Ethereum's block sizes are quite small, about 25kb per block right now.
Actually, block sizes are not limited by bytes like in bitcoin, but by 'gas'. This gas limit can be dynamically adjusted by miner votes, and the way the incentives work, it keeps the blocks not too big, but also not too small.
One feature of Ethereum is that it automatically discourages mining centralization using the 'uncle rewards' system. When the blocks increase in size (and thus put pressure on centralization as you noted), the uncle rate increases too, which is undesirable for miner profits. If the uncle rate gets too high, miner's interest is to vote down the block 'gas' limit, this ensures all the blocks can prpagate around the network fairly.
The public access to application data showcased here seems to strengthen my suspicion that Ethereum will spawn an era of machine learning innovation.
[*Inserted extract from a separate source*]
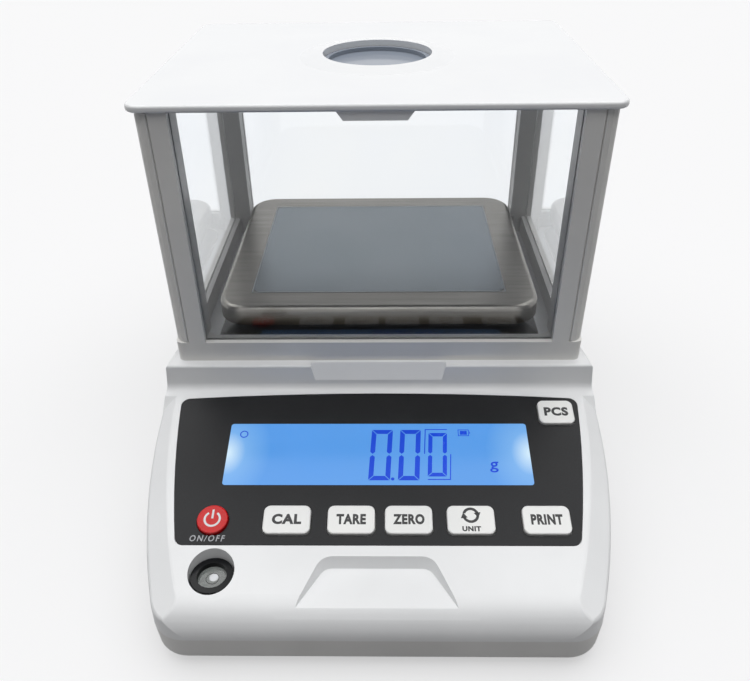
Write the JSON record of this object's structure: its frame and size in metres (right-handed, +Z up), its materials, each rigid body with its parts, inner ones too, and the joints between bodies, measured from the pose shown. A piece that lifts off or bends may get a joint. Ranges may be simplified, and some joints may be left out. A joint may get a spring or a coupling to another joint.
{
  "type": "precision balance",
  "caption": "Electronic precision balance with a sloping keypad and display, a steel pan in a glazed draught shield with a lift-off lid, and levelling feet.",
  "frame": {"origin": "on the table, under the middle of the body's outline", "axes": "+Z up, +X to the user's right, the keypad faces -Y"},
  "size_m": [0.1912, 0.26, 0.178],
  "materials": {
    "white_plastic": "satin",
    "grey_plastic": "satin",
    "overlay_film": "semi-gloss film",
    "clear_window": "clear",
    "display_glass": "blue, backlit",
    "backlight": "diffuse white",
    "white_key": "satin",
    "red_key": "satin",
    "circuit_board": "satin",
    "black_plastic": "satin",
    "clear_vial": "clear",
    "level_fluid": "liquid",
    "frame_plastic": "satin",
    "pane_glass": "clear",
    "lid_plastic": "gloss",
    "smoked_cover": "gloss",
    "pan_steel": "brushed",
    "clear_film": "clear film",
    "aluminium": "cast and machined",
    "rubber": "matt",
    "zinc_steel": "zinc plated",
    "brass": "turned",
    "battery_case": "satin"
  },
  "bodies": {
    "balance": {"battery_door": "grey_plastic", "battery_pack": "battery_case", "board_screws": "zinc_steel", "case_screws": "zinc_steel", "dc_jack": "black_plastic", "display_board": "circuit_board", "display_glass": "display_glass", "display_module": "backlight", "display_window": "clear_window", "foot_inserts": "brass", "key_switches": "black_plastic", "keypad_overlay": "overlay_film", "level_fluid": "level_fluid", "level_ring": "black_plastic", "level_vial": "clear_vial", "load_cell": "aluminium", "load_cell_base": "aluminium", "load_cell_screws": "zinc_steel", "lower_housing": "grey_plastic", "main_board": "circuit_board", "pan_support": "aluminium", "serial_port": "zinc_steel", "support_pads": "rubber", "under_pan_plate": "black_plastic", "upper_housing": "white_plastic"},
    "shield": {"shield_frame": "frame_plastic", "front_left_post": "frame_plastic", "front_right_post": "frame_plastic", "rear_left_post": "frame_plastic", "rear_right_post": "frame_plastic", "front_pane": "pane_glass", "back_pane": "pane_glass", "left_pane": "pane_glass", "right_pane": "pane_glass", "post_screws": "zinc_steel"},
    "lid_body": {"lid": "lid_plastic"},
    "cover_body": {"hole_cover": "smoked_cover"},
    "pan_body": {"pan": "pan_steel", "pan_film": "clear_film"},
    "cal_key_body": {"cal_key": "white_key"},
    "tare_key_body": {"tare_key": "white_key"},
    "zero_key_body": {"zero_key": "white_key"},
    "unit_key_body": {"unit_key": "white_key"},
    "print_key_body": {"print_key": "white_key"},
    "pcs_key_body": {"pcs_key": "white_key"},
    "power_key_body": {"power_key": "red_key"},
    "front_left_foot_body": {"front_left_foot": "black_plastic", "front_left_foot_pad": "rubber"},
    "front_right_foot_body": {"front_right_foot": "black_plastic", "front_right_foot_pad": "rubber"},
    "rear_left_foot_body": {"rear_left_foot": "black_plastic", "rear_left_foot_pad": "rubber"},
    "rear_right_foot_body": {"rear_right_foot": "black_plastic", "rear_right_foot_pad": "rubber"}
  },
  "joints": [
    {"name": "shield_lift", "type": "slide", "parent": "balance", "child": "shield", "axis": [0, 0, 1], "range_m": [0, 0.12]},
    {"name": "lid_lift", "type": "slide", "parent": "shield", "child": "lid_body", "axis": [0, 0, 1], "range_m": [0, 0.08]},
    {"name": "cover_lift", "type": "slide", "parent": "lid_body", "child": "cover_body", "axis": [0, 0, 1], "range_m": [0, 0.05]},
    {"name": "pan_lift", "type": "slide", "parent": "balance", "child": "pan_body", "axis": [0, 0, 1], "range_m": [0, 0.06]},
    {"name": "cal_key_press", "type": "slide", "parent": "balance", "child": "cal_key_body", "axis": [0, 0.2588, -0.9659], "range_m": [0, 0.0008], "stiffness_N_per_m": 400, "springref_m": -0.0004},
    {"name": "tare_key_press", "type": "slide", "parent": "balance", "child": "tare_key_body", "axis": [0, 0.2588, -0.9659], "range_m": [0, 0.0008], "stiffness_N_per_m": 400, "springref_m": -0.0004},
    {"name": "zero_key_press", "type": "slide", "parent": "balance", "child": "zero_key_body", "axis": [0, 0.2588, -0.9659], "range_m": [0, 0.0008], "stiffness_N_per_m": 400, "springref_m": -0.0004},
    {"name": "unit_key_press", "type": "slide", "parent": "balance", "child": "unit_key_body", "axis": [0, 0.2588, -0.9659], "range_m": [0, 0.0008], "stiffness_N_per_m": 400, "springref_m": -0.0004},
    {"name": "print_key_press", "type": "slide", "parent": "balance", "child": "print_key_body", "axis": [0, 0.2588, -0.9659], "range_m": [0, 0.0008], "stiffness_N_per_m": 400, "springref_m": -0.0004},
    {"name": "pcs_key_press", "type": "slide", "parent": "balance", "child": "pcs_key_body", "axis": [0, 0.2588, -0.9659], "range_m": [0, 0.0008], "stiffness_N_per_m": 400, "springref_m": -0.0004},
    {"name": "power_key_press", "type": "slide", "parent": "balance", "child": "power_key_body", "axis": [0, 0.2588, -0.9659], "range_m": [0, 0.0008], "stiffness_N_per_m": 400, "springref_m": -0.0004},
    {"name": "front_left_foot_turn", "type": "hinge", "parent": "balance", "child": "front_left_foot_body", "pos_m": [-0.072, -0.104, 0.005], "axis": [0, 0, 1], "continuous": true},
    {"name": "front_right_foot_turn", "type": "hinge", "parent": "balance", "child": "front_right_foot_body", "pos_m": [0.072, -0.104, 0.005], "axis": [0, 0, 1], "continuous": true},
    {"name": "rear_left_foot_turn", "type": "hinge", "parent": "balance", "child": "rear_left_foot_body", "pos_m": [-0.072, 0.104, 0.005], "axis": [0, 0, 1], "continuous": true},
    {"name": "rear_right_foot_turn", "type": "hinge", "parent": "balance", "child": "rear_right_foot_body", "pos_m": [0.072, 0.104, 0.005], "axis": [0, 0, 1], "continuous": true}
  ]
}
It seems analogous to what happened with TCP/IP: the former lets everyone connect 1-1, while the latter lets everyone access and analyze entire application datasets. Of course it is possible to provide universal access to an application dataset with TCP/IP, but this is costly (effort, money) and incentives don't always align; organizations of today often work to prevent access to application datasets. The ethereum future, on other hand, is exciting: organizations having an incentive to share application datasets, making money with innovative analysis / applications of the datasets.
The incentive you speak of to share application datasets - is that a Layer 2 application on Ethereum where a token would be used for accessing data? Intriguing idea but not sure I completely follow what you are describing.